-- START The records --

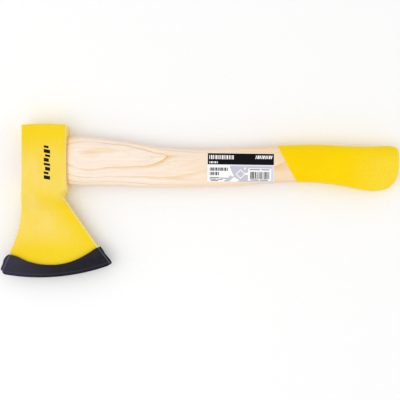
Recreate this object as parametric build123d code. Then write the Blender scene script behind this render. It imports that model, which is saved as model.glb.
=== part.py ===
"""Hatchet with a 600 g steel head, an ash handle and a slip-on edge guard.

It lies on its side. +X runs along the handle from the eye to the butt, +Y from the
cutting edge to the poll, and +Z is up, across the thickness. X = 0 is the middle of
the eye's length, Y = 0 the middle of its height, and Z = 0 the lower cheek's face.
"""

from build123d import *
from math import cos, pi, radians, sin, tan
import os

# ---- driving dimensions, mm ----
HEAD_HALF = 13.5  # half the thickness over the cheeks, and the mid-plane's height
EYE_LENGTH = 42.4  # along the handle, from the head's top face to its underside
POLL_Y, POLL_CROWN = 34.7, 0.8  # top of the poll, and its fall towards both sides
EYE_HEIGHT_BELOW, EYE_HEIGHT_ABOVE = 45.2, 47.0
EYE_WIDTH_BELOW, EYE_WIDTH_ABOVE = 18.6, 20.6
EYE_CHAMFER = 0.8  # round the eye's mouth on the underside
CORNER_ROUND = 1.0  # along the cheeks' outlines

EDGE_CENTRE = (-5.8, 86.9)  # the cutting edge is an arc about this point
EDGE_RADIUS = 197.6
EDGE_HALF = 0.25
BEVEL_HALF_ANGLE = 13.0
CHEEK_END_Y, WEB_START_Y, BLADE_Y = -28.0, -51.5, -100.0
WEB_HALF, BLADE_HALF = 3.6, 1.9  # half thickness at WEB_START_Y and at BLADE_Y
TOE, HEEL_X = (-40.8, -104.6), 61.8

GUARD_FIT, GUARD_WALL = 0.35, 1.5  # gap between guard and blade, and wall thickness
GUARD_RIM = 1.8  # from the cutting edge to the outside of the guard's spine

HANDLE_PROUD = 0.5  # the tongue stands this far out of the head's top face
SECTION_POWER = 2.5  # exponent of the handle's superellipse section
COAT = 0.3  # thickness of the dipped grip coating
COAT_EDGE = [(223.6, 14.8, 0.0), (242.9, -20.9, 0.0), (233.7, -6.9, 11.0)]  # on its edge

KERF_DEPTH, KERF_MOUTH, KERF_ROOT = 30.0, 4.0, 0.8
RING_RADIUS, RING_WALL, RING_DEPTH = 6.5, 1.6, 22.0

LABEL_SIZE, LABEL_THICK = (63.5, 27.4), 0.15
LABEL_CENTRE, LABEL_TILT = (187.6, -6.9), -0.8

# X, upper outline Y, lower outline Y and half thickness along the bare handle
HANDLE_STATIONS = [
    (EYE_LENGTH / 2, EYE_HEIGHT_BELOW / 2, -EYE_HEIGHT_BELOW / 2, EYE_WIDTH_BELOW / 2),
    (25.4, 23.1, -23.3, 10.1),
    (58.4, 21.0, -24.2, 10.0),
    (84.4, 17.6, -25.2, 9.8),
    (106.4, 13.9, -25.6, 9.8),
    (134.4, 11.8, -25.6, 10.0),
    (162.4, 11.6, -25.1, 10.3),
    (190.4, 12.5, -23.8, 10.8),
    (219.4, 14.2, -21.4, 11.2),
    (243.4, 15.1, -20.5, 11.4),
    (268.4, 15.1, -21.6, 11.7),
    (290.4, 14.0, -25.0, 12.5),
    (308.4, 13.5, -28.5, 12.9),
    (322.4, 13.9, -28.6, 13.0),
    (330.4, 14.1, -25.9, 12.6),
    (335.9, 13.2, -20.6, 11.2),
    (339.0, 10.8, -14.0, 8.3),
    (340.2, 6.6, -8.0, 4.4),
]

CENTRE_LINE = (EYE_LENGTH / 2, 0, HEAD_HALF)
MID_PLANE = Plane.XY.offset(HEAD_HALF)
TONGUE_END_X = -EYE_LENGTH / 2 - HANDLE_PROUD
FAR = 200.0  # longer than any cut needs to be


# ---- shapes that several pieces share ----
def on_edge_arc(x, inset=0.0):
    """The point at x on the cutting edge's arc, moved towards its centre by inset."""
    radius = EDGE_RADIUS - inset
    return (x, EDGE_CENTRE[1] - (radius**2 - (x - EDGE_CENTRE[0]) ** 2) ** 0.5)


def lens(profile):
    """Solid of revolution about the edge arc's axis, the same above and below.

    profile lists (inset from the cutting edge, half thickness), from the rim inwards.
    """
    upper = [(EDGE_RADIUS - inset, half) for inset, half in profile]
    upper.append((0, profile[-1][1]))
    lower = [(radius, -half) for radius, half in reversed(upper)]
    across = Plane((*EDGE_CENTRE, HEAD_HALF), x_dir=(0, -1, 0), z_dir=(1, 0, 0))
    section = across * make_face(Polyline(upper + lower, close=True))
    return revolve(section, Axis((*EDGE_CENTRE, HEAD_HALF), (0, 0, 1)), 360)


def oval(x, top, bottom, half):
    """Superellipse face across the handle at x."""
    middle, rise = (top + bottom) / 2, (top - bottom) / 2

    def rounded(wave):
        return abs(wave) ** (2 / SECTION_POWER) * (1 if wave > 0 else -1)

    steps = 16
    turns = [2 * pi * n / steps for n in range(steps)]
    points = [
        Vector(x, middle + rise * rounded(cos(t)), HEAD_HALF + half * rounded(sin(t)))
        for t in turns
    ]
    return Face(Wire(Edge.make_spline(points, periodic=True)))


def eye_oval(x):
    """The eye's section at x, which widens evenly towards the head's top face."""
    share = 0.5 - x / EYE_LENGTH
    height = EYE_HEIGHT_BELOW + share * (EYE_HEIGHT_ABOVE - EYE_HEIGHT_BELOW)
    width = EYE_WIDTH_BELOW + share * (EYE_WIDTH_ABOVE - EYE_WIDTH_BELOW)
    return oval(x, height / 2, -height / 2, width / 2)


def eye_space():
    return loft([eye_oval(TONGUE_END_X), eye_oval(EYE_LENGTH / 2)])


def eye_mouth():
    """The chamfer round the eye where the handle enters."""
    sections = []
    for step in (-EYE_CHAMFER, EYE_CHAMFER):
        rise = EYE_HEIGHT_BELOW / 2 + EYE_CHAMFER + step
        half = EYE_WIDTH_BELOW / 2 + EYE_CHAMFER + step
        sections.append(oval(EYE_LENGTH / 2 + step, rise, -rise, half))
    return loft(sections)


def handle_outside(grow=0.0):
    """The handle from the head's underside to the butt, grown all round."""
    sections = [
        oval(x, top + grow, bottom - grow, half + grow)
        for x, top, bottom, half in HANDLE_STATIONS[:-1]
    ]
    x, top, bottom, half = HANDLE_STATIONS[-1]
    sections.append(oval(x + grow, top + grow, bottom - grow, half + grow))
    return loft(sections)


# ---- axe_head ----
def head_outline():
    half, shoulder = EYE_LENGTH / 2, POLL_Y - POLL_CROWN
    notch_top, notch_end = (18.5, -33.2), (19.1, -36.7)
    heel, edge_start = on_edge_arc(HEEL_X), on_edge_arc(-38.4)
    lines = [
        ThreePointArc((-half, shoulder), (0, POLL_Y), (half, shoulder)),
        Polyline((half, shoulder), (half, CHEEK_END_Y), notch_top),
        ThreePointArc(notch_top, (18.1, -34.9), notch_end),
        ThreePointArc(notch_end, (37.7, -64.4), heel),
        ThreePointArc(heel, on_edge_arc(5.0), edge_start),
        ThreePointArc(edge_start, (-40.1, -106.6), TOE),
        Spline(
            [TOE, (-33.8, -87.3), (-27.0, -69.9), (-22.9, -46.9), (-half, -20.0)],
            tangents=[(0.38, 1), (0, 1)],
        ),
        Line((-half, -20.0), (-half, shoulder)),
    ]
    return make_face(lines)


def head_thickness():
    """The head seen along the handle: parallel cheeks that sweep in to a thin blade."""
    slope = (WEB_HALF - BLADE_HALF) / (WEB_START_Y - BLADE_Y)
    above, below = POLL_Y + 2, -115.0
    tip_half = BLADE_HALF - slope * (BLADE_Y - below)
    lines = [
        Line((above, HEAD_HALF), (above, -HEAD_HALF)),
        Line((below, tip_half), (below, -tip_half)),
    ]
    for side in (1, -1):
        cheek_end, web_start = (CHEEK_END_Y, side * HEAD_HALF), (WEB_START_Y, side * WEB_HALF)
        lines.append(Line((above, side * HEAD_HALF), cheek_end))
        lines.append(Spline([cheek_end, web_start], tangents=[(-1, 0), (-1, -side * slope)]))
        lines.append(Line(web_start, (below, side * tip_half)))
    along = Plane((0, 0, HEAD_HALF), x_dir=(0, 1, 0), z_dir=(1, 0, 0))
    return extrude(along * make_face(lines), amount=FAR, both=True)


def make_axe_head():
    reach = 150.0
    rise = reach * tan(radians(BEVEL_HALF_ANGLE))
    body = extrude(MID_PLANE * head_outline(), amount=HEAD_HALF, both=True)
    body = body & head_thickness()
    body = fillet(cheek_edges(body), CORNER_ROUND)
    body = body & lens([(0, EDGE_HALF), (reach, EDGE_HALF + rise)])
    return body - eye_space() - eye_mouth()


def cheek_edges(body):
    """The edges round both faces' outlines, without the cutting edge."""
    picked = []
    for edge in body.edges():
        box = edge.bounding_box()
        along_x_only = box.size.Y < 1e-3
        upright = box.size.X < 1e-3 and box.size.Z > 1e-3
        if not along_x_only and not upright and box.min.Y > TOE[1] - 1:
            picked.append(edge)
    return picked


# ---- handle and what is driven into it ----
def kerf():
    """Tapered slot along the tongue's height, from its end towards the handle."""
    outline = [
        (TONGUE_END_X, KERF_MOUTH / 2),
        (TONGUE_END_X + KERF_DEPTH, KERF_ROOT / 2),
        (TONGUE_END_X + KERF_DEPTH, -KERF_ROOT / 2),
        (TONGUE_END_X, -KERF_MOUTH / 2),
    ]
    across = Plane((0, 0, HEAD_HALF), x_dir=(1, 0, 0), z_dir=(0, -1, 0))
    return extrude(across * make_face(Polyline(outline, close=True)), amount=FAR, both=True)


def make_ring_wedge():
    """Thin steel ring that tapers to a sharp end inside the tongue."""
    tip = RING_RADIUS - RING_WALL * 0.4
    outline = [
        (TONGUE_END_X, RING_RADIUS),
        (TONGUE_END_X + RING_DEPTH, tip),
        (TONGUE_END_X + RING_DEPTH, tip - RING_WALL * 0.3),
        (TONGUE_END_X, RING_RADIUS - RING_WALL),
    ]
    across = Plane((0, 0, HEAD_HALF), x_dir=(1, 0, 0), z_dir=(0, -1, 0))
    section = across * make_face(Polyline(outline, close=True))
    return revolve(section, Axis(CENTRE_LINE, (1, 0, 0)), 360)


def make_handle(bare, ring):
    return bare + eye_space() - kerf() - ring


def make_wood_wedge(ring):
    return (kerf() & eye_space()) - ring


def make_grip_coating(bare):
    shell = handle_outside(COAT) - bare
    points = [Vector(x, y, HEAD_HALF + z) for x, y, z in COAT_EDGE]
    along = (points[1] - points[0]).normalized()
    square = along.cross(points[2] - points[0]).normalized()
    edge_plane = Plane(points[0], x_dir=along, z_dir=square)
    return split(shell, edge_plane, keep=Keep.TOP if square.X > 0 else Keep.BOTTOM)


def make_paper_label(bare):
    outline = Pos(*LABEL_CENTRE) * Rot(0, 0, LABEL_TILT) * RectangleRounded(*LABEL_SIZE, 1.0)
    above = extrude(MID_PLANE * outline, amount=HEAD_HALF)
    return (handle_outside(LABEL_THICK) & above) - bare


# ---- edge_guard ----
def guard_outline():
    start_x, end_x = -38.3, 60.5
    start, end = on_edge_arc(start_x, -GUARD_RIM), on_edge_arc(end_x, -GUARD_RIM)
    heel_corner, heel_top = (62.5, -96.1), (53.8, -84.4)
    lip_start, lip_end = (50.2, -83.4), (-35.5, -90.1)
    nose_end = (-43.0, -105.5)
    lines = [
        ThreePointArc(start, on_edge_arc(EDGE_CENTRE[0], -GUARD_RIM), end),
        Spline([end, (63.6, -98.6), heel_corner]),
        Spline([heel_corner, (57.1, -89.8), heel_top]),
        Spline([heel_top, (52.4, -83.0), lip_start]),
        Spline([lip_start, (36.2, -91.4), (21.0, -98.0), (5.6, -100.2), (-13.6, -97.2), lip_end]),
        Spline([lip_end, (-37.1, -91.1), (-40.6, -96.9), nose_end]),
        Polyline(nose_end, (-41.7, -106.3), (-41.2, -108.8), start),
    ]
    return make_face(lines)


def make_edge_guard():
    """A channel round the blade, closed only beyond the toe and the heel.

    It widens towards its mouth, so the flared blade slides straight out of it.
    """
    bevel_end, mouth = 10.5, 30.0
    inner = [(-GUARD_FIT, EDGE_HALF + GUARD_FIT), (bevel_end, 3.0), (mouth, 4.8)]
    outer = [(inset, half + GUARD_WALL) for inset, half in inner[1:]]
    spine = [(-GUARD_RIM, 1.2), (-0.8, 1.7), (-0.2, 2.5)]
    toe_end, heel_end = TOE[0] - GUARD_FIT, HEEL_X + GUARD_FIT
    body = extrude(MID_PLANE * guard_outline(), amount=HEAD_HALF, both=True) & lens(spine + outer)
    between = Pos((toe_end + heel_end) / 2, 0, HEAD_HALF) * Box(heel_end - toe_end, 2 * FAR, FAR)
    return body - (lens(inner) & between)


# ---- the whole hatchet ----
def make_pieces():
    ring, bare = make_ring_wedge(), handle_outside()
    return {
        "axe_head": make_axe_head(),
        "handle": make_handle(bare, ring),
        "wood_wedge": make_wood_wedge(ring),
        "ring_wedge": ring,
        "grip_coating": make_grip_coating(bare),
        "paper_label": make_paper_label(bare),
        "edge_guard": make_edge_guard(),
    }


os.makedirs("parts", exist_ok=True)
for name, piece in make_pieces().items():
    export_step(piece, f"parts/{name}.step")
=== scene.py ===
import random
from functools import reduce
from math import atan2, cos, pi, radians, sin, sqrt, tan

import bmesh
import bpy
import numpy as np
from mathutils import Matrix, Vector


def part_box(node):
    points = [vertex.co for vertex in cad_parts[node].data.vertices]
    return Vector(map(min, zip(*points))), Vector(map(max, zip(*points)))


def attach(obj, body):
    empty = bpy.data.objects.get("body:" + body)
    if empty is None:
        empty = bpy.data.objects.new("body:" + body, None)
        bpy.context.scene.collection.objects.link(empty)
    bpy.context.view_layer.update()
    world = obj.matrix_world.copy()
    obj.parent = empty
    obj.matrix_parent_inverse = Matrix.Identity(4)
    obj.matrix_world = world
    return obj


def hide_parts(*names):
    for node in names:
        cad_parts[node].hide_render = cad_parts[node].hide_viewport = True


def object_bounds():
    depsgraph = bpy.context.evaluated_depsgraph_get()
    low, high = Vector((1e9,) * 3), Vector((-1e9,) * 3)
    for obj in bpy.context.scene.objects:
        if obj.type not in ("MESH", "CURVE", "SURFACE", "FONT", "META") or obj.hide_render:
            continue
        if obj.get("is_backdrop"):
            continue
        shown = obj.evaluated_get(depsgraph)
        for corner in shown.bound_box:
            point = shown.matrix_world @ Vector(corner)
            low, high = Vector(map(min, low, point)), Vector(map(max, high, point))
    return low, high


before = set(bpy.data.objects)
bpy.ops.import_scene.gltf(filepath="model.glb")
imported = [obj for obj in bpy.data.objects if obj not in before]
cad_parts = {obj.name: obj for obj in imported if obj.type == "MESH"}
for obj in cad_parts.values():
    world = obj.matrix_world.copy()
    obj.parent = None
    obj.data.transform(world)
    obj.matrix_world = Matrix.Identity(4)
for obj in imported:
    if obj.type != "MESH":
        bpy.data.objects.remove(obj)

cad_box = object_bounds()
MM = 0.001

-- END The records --
-- START The records --

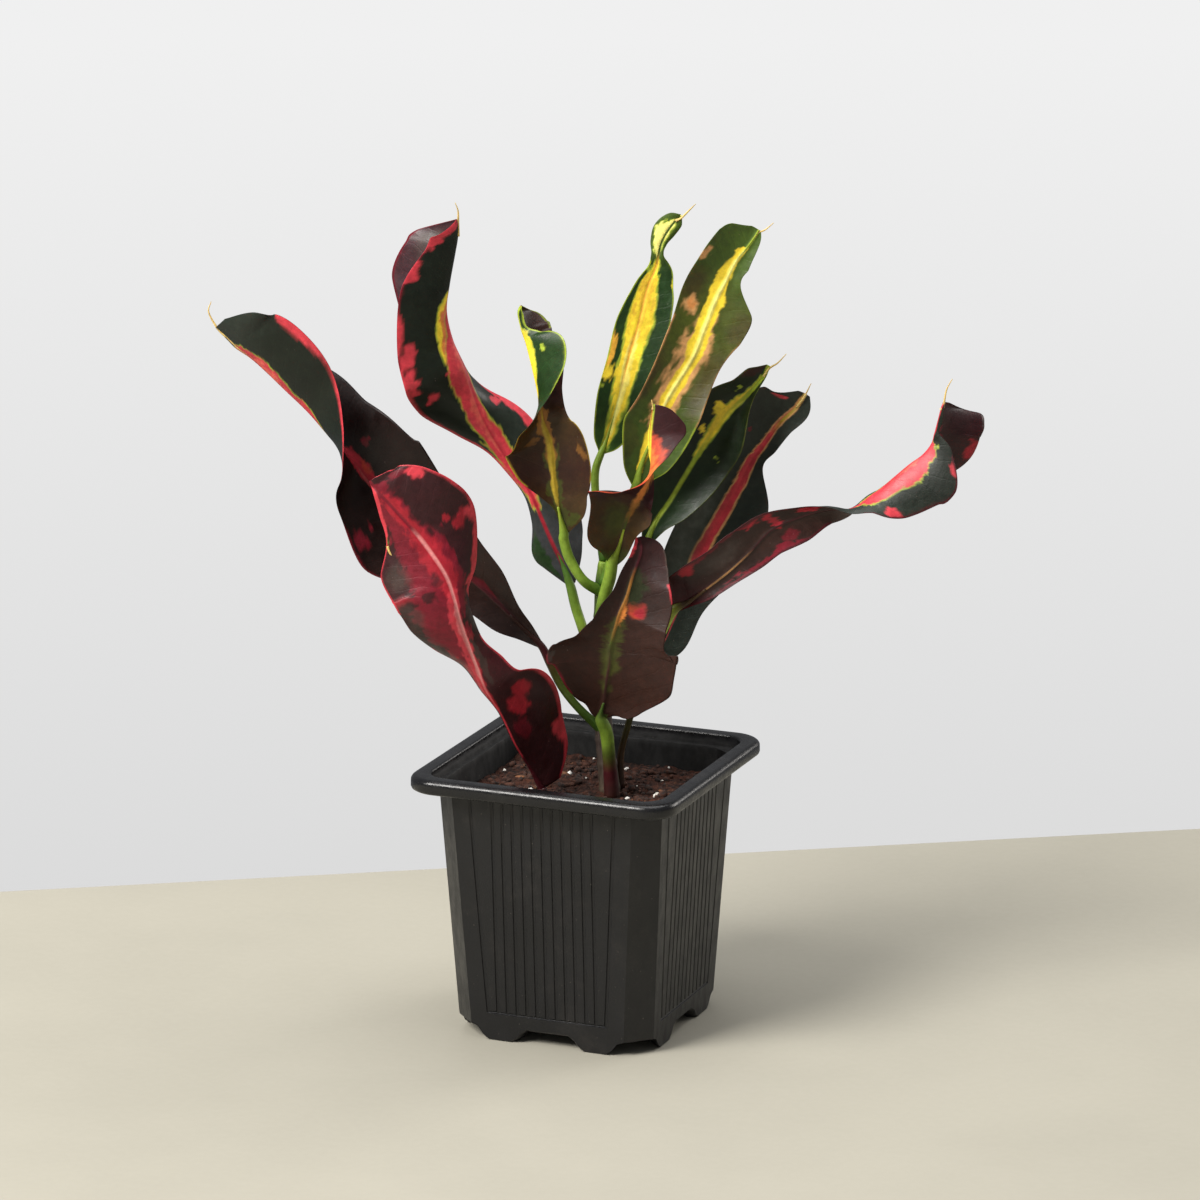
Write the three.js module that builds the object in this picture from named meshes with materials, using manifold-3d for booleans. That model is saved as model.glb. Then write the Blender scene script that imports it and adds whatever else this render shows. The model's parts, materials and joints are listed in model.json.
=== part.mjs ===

-- END The records --

*Stated task*
Begin at the line that has "Recreate this object" in the entries above; stop after the line that has "LABEL_CENTRE, LABEL_TILT = (187.6, -6.9), -0.8". Transcribe exactly those lines and no others.

*Output of the exercise*
Recreate this object as parametric build123d code. Then write the Blender scene script behind this render. It imports that model, which is saved as model.glb.
=== part.py ===
"""Hatchet with a 600 g steel head, an ash handle and a slip-on edge guard.

It lies on its side. +X runs along the handle from the eye to the butt, +Y from the
cutting edge to the poll, and +Z is up, across the thickness. X = 0 is the middle of
the eye's length, Y = 0 the middle of its height, and Z = 0 the lower cheek's face.
"""

from build123d import *
from math import cos, pi, radians, sin, tan
import os

# ---- driving dimensions, mm ----
HEAD_HALF = 13.5  # half the thickness over the cheeks, and the mid-plane's height
EYE_LENGTH = 42.4  # along the handle, from the head's top face to its underside
POLL_Y, POLL_CROWN = 34.7, 0.8  # top of the poll, and its fall towards both sides
EYE_HEIGHT_BELOW, EYE_HEIGHT_ABOVE = 45.2, 47.0
EYE_WIDTH_BELOW, EYE_WIDTH_ABOVE = 18.6, 20.6
EYE_CHAMFER = 0.8  # round the eye's mouth on the underside
CORNER_ROUND = 1.0  # along the cheeks' outlines

EDGE_CENTRE = (-5.8, 86.9)  # the cutting edge is an arc about this point
EDGE_RADIUS = 197.6
EDGE_HALF = 0.25
BEVEL_HALF_ANGLE = 13.0
CHEEK_END_Y, WEB_START_Y, BLADE_Y = -28.0, -51.5, -100.0
WEB_HALF, BLADE_HALF = 3.6, 1.9  # half thickness at WEB_START_Y and at BLADE_Y
TOE, HEEL_X = (-40.8, -104.6), 61.8

GUARD_FIT, GUARD_WALL = 0.35, 1.5  # gap between guard and blade, and wall thickness
GUARD_RIM = 1.8  # from the cutting edge to the outside of the guard's spine

HANDLE_PROUD = 0.5  # the tongue stands this far out of the head's top face
SECTION_POWER = 2.5  # exponent of the handle's superellipse section
COAT = 0.3  # thickness of the dipped grip coating
COAT_EDGE = [(223.6, 14.8, 0.0), (242.9, -20.9, 0.0), (233.7, -6.9, 11.0)]  # on its edge

KERF_DEPTH, KERF_MOUTH, KERF_ROOT = 30.0, 4.0, 0.8
RING_RADIUS, RING_WALL, RING_DEPTH = 6.5, 1.6, 22.0

LABEL_SIZE, LABEL_THICK = (63.5, 27.4), 0.15
LABEL_CENTRE, LABEL_TILT = (187.6, -6.9), -0.8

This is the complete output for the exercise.